Last year at ConFusion I was about authors, authors, authors, and just for good measure more authors (also, one particular author, but that’s a different story). But this year I wanted to branch out a bit and see what else was going on. Luckily, the programming made that even easier for me. The sheer variety of programs and panels was amazing. There was an entire Science track, a Doctor Who track, lots of guest artists doing artwork in the hotel atrium,  and a Studio Ghibli movie marathon on top of all the amazing author readings and “such-and-such in Sci and Fantasy” panels.  And the best part? I was totally cool about this year. A little bit less of the running up to authors and babbling ohmygodIloveyourbookssomuchwillyoucomehomewithmecanicookyoudinner going on. Also, I cosplayed for the first time. Now that I’ve worn a tail, I can see why people don’t want to take them off.

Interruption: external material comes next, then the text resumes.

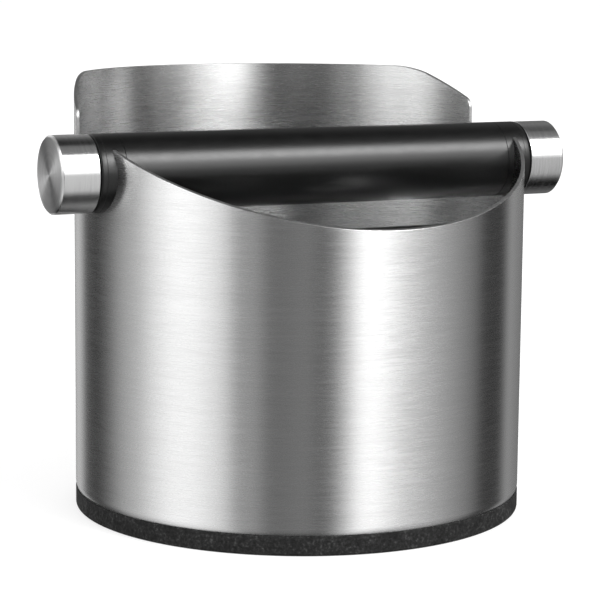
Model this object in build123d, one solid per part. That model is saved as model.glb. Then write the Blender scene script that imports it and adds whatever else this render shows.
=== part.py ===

Friday afternoon was saying hi to friends, hitting up the dealer room, finding the consuite (on the first floor, down the hall from all the panel rooms = WIN) and playing “spot the famous person” (omg, there’s John Scalzi! and he has a ukelele!). I made it to 2 panels on Friday, Fun with Liquid Nitrogen, and the Opening Ceremonies of the Con.

Liquid Nitrogen with Dr. Jennifer Skwarski.   I always thought if the stuff touched you, that part of your body would shatter off. not so! (wait, scifi movies lied to me??) Apparently you can splash it all over your hand and be OK, although I don’t recommend trying that.  Also, it makes a really neat snapping noise when splashed all over the floor. Demonstrations included the amazing whirring around ping pong ball, frozen vodka, frozen soap bubbles, crunchy expanding balloons, and of course making ice cream!

The epic immersion blender of awesome.  Also, liquid Nitrogen ice cream! Epic brain freeze.

The epic immersion blender of awesome. Also, liquid Nitrogen ice cream! Epic brain freeze.

Not too much to say about the Opening Ceremonies, except that Mary Robinette Kowal had the best ever marionette story.  I’m hoping she posted it on her blog somewhere, because if I try to tell it I’ll mess it up, and also it’s not my story to tell.  And, Yes, she had her Hugo. Perhaps it was a prop for this?   Also, Charles Stross has a really cool accent.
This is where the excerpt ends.